The bill, the first of its kind, has attracted nationwide attention and Villalba’s office has received inquiries from a number of state legislatures that are interested in adopting similar school security measures.

While the measure passed overwhelmingly, indicating strong bipartisan support, gun control groups and teachers unions oppose the concept. 

“I think it’s totally misguided,” said Linda Bridges, president of Texas AFT, the Texas affiliate of the American Federation of Teachers, which testified against the bill.

“We don’t think arming teachers is the answer," she added. "Our strong belief is that the teacher’s role is to teach and it’s the role of other trained professionals to do law enforcement. We should not be blurring those two jobs."

Gun control groups, such as the nonprofit Violence Policy Center in Washington, note that highly trained police officers all too often fail to use fire arms successfully. Moreover, ensuring that guns are not stolen will be a huge burden for schools, school districts and individual teachers, and a weapon being fired unintentionally is a serious threat.

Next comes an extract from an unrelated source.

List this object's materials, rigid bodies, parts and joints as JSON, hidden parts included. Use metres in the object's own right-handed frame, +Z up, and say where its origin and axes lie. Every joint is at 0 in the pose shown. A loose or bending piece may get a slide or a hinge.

“The focus should remain on preventing guns from getting into schools, rather than relying on teachers or other education professionals to prevail in a shoot-out,” the VPC said in a statement.

The main attraction of the new school marshals program is likely to be in rural school districts, which are remote from help in the case of an emergency.

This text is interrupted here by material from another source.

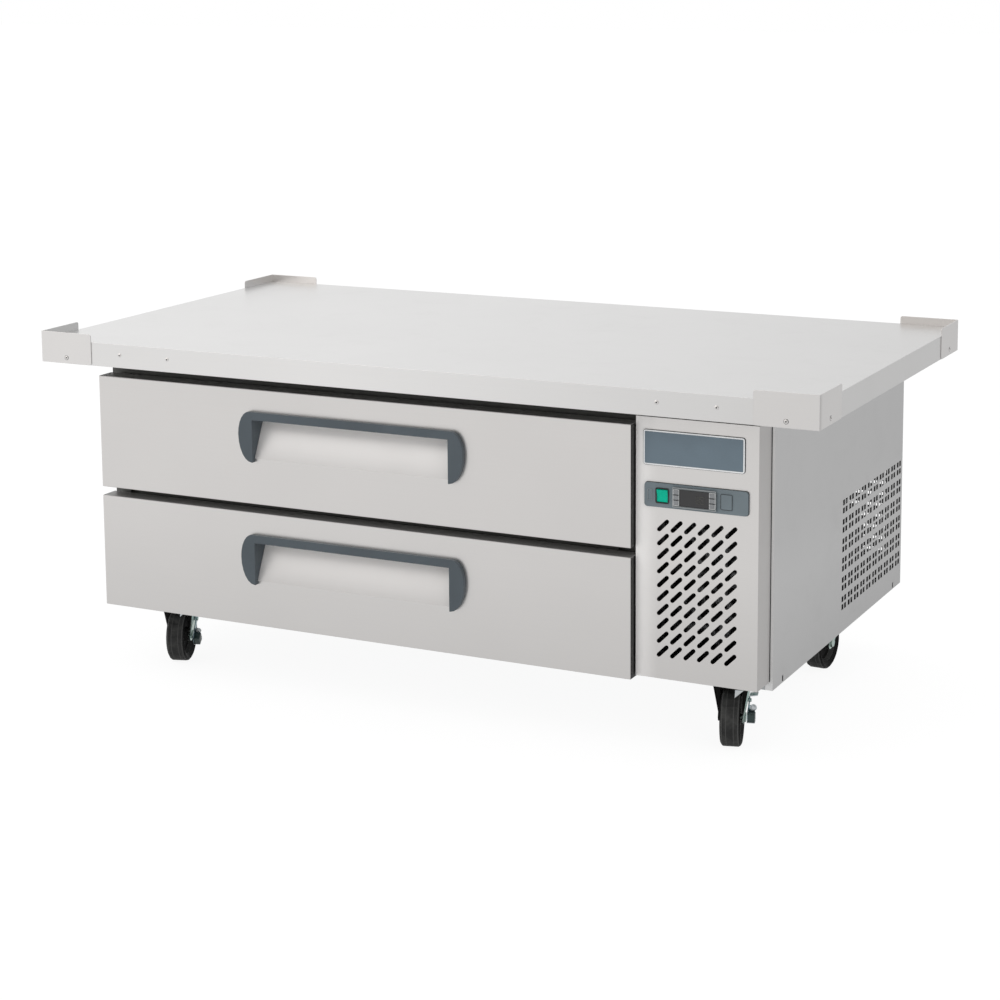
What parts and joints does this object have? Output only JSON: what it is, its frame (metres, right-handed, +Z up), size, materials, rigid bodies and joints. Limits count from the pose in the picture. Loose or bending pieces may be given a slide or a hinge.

Dallas Independent School District (ISD) Police Chief Craig Miller served on a task force that wrote the curriculum for the marshal training, but is generally opposed to arming teachers and has reservations about the new marshal program.

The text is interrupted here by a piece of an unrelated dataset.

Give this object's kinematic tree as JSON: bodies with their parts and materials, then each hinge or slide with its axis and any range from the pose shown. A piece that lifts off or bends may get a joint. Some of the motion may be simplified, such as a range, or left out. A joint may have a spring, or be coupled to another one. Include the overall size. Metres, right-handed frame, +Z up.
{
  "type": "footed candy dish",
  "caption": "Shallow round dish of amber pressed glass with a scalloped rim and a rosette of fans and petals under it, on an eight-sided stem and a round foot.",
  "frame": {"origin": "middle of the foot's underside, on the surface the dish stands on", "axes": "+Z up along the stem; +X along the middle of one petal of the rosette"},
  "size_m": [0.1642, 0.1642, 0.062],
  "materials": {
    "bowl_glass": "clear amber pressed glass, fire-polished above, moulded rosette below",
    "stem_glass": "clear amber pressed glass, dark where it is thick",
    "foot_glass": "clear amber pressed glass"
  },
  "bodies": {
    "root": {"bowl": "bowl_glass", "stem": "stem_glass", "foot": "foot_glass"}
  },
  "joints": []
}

While shootings in primary and secondary schools are horrifying, they are also extremely rare, Chief Miller says. Efforts should be directed toward securing a school’s physical facilities against more common threats, like an estranged spouse wanting to come into the school or an irate parent trying to enter the school to confront a bullying student, he adds.

“In the Dallas ISD following Sandy Hook, our emphasis wasn’t on hiring more officers or training teachers to be armed,” he said. “It was on putting in more cameras, buzzers and intercoms, peep holes and card readers. These measures help us deal with the crazy stuff we face every day.”

While the Marshal Program will never be used in the Dallas ISD, which has its own police force, and is not likely to be adopted in Houston, San Antonio, or any of the state’s larger cities, it could be beneficial in small, isolated communities where local law enforcement could be as much as 30 minutes away from a school, he says.

It’s also a great improvement over the 2007 Texas Guardian Plan, which allows school employees with concealed handgun licenses to have their weapons in the classroom, he says. Under the Guardian Plan, there is no limit to the number of armed adults in a school. The plan does not require a psychological evaluation or special training, and does not require that the school districts reveal the identities of the armed employees.

Under the Texas Guardian Plan, for example, the tiny school district in Harrold, Texas, has some six armed adults in a school with only slightly more than 100 students.

“For me, the Marshal Program is the least of all evils,” Miller said. “If you don’t have the money for a full-time police officer but you want someone armed on your campus, at least have those armed employees licensed and trained in how to handle a gun, when it’s appropriate to fire a gun, and to ensure that they are psychologically fit to carry a gun.”

The Wylie ISD in Abilene, Texas, composed of 3,800 students in six schools, is hardly among the smallest or most remote of the state’s 1,000-plus school districts. Still, according to Superintendent Joey Light, administrators are concerned that it would be nearly impossible for the resource officer at the high school to respond to an emergency in one of the other schools in less than five minutes.

That’s why Wylie sent one of its administrators to go through the 80-hour school marshal training so he could report back on its quality. When all the information is gathered it will be shared with the school board, who will make a final decision.

“The training was very intense, very rigorous,” Mr. Light said. “We were impressed with what took place. I think the School Marshal Program is definitely a viable option that we want to consider.”